Große Beachtung fanden auch ihr Engagement für die Stiftung „Menschen für Menschen“, - sie besuchte zweimal Karlheinz Böhms Projekte in Äthiopien - und ihre Medizin-Reportagen. „Es gibt wohl keinen Chefarzt in Darmstadt, der sie nicht in der Redaktion besucht hat“, so Pleines in Anspielung auf die Telefon-Sprechstunden für Leserinnen und Leser, die sie in Redaktionsräumen organisierte. Sie engagierte sich für ihre sterbenskranke Kollegin Annette Winter, für die sie Geld für einen elektrischen Rollstuhl (im Hospiz Wiesbaden-Erbenheim) sammelte. Mit ihrer Berichterstattung machte sie die Bedeutung eines Hospizes für Darmstadt bewusst.

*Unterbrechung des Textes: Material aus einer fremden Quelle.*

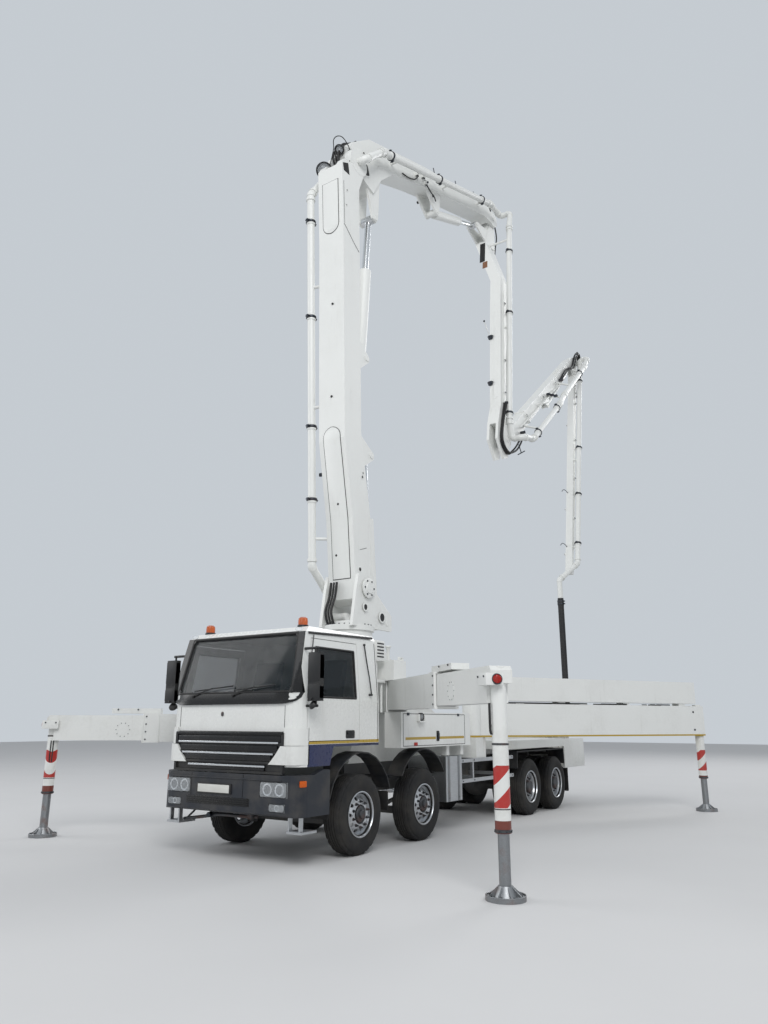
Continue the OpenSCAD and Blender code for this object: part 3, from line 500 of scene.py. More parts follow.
class Finishes:
    """Every finish by its name, made when it is first asked for."""

    def __init__(self) -> None:
        """Lists the finishes."""
        steel = colour(150, 152, 154)
        table: Sequence[object] = (
            Enamel("white_paint"),
            Enamel("boom_paint", dirt=0.55, gloss=0.38),
            Enamel("cab_paint", marking=Marking.CAB, dirt=0.5, gloss=0.22),
            Enamel("door_paint", marking=Marking.DOOR, dirt=0.5, gloss=0.22),
            Enamel("box_paint", marking=Marking.BOX, dirt=0.8, gloss=0.3),
            Enamel("rear_beam_paint", marking=Marking.REAR_BEAM, dirt=0.8),
            Enamel("leg_paint", marking=Marking.FRONT_LEG, dirt=1.1),
            Enamel("frame_paint", base=colour(52, 54, 57), dirt=1.1, gloss=0.45),
            Enamel("hopper_paint", base=colour(205, 204, 198), dirt=2.2, gloss=0.5),
            Enamel("engine_paint", base=colour(84, 88, 88), dirt=1.2, gloss=0.5),
            Metal("worn_steel", steel, 0.38, 0.5),
            Metal("tank_alloy", colour(196, 198, 200), 0.3, 0.12, GRIME, (1.0, 0.1, 1.0)),
            Metal("rim_alloy", colour(205, 207, 210), 0.24, 0.3, colour(70, 66, 60)),
            Metal("dark_steel", colour(92, 93, 95), 0.45, 0.5),
            Metal("bright_rod", colour(222, 224, 226), 0.12, 0.06, GRIME, (0.2, 1.0, 1.0)),
            Metal("chrome", colour(228, 230, 232), 0.07, 0.04, GRIME),
            Metal("gun_metal", colour(70, 74, 80), 0.3, 0.2),
            Enamel("rust_paint", base=colour(124, 84, 58), dirt=1.6, gloss=0.6),
            Moulded("black_plastic", colour(24, 25, 27), 0.45, dust=0.35),
            Moulded("gloss_black", colour(10, 10, 12), 0.22, 40.0, 0.0002, 0.15),
            Moulded("bumper_plastic", colour(30, 34, 42), 0.4, dust=0.45),
            Moulded("arch_plastic", colour(24, 26, 30), 0.5, dust=0.45),
            # Black rubber; it also gives the dark sheet of painted shade in the opening on arm 1.
            Moulded("seal_rubber", colour(18, 18, 19), 0.6, dust=0.2),
            Moulded("tyre_rubber", colour(24, 24, 25), 0.78, 60.0, 0.0012, 0.7, colour(84, 80, 74)),
            Moulded("hose_rubber", colour(26, 26, 28), 0.55, 90.0, 0.001, 0.3),
            Moulded("seat_cloth", colour(48, 50, 56), 0.9, 420.0, 0.0008, 0.2),
            Moulded("blank_plate", colour(214, 214, 208), 0.4, 40.0, 0.0003, 0.5),
            Glazing("window_glass", colour(30, 38, 42), 0.62),
            Glazing("clear_lens", colour(225, 230, 234), 0.72, 30.0),
            Glazing("amber_lens", colour(214, 96, 18), 0.25, 60.0),
            Glazing("red_lens", colour(176, 30, 18), 0.2, 60.0),
        )
        self._table = {finish.name: finish for finish in table}
        self._made: dict[str, bpy.types.Material] = {}

    def get(self, name: str) -> bpy.types.Material:
        """Finds a material, and makes it at the first call.

        Args:
            name: Name of the finish.

        Returns:
            The material.
        """
        if name not in self._made:
            self._made[name] = self._table[name].build()
        return self._made[name]


# Mesh making


class Maker:
    """Builds pieces, gives them a finish and lets them ride on a body."""

    def __init__(self, finishes: Finishes) -> None:
        """Keeps the finishes."""
        self.finishes = finishes
        self.count = 0

    def adopt(self, name: str, shape: Form | bpy.types.Mesh, body: str, *finishes: str,
              at: Matrix | None = None) -> bpy.types.Object:
        """Makes an object of a shape, finishes it and lets it ride.

        Args:
            name: Name of the piece.
            shape: Form that is ended here, or a mesh that several pieces share.
            body: Body that it rides on; empty for a piece that crosses between two bodies and rides on none.
            finishes: Finish of each material index.
            at: Its place, if the mesh isn't in the frame's own coordinates.

        Returns:
            The object.
        """
        mesh = shape.mesh(name) if isinstance(shape, Form) else shape
        piece = bpy.data.objects.new(name, mesh)
        bpy.context.scene.collection.objects.link(piece)
        if at is not None:
            piece.matrix_world = at
        if not mesh.materials:
            for finish in finishes:
                mesh.materials.append(self.finishes.get(finish))
        mesh.shade_smooth()
        mesh.set_sharp_from_angle(angle=SHARP_ANGLE)
        if body:
            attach(piece, body)
        self.count += 1
        LOG.info("%s rides on %s", name, body or "two bodies")
        return piece

    def cad(self, node: str, *finishes: str) -> None:
        """Gives a carried-over part its finish.

        Args:
            node: Name of the part.
            finishes: Finish of each material index.
        """
        mesh = bpy.data.objects[node].data
        mesh.materials.clear()
        for finish in finishes:
            mesh.materials.append(self.finishes.get(finish))


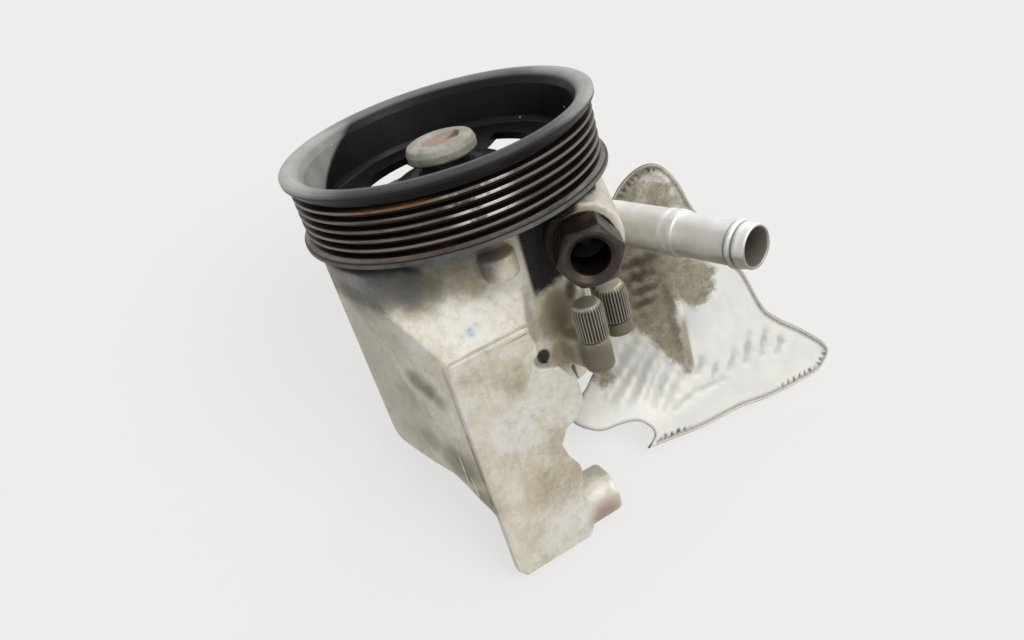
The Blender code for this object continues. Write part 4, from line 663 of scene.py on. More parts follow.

Darüber hinaus haben ihre Bücher mit Darmstädter Kolorit viele Leser erfreut, deshalb attestierte der Laudator zum Schluss seiner Rede: „Sie haben eine würdige Preisträgerin gefunden.“
Das bestätigte sich, als die mit 2000 € Ausgezeichnete das Preisgeld sofort weiterreichte und dem Frauenhaus sowie dem Hospiz stiftete. In ihrer Dankesrede blitzte dann auch genau das auf, was sie so liebenswert macht: Optimismus, Phantasie, Neugier auf Menschen, Empathie und ein großes Herz. Sie sei nicht traurig, dass sie aufgrund ihrer Themen von einigen als „Sozialtante“ angesehen werde. Sie habe sich immer für Menschen in Notlagen interessiert und versucht, eine Lösung zu finden – auch außerhalb des journalistischen Alltags. Menschen am Rande der Gesellschaft seien nicht immer willkommen, gerade deshalb bräuchten sie Fürsprecher.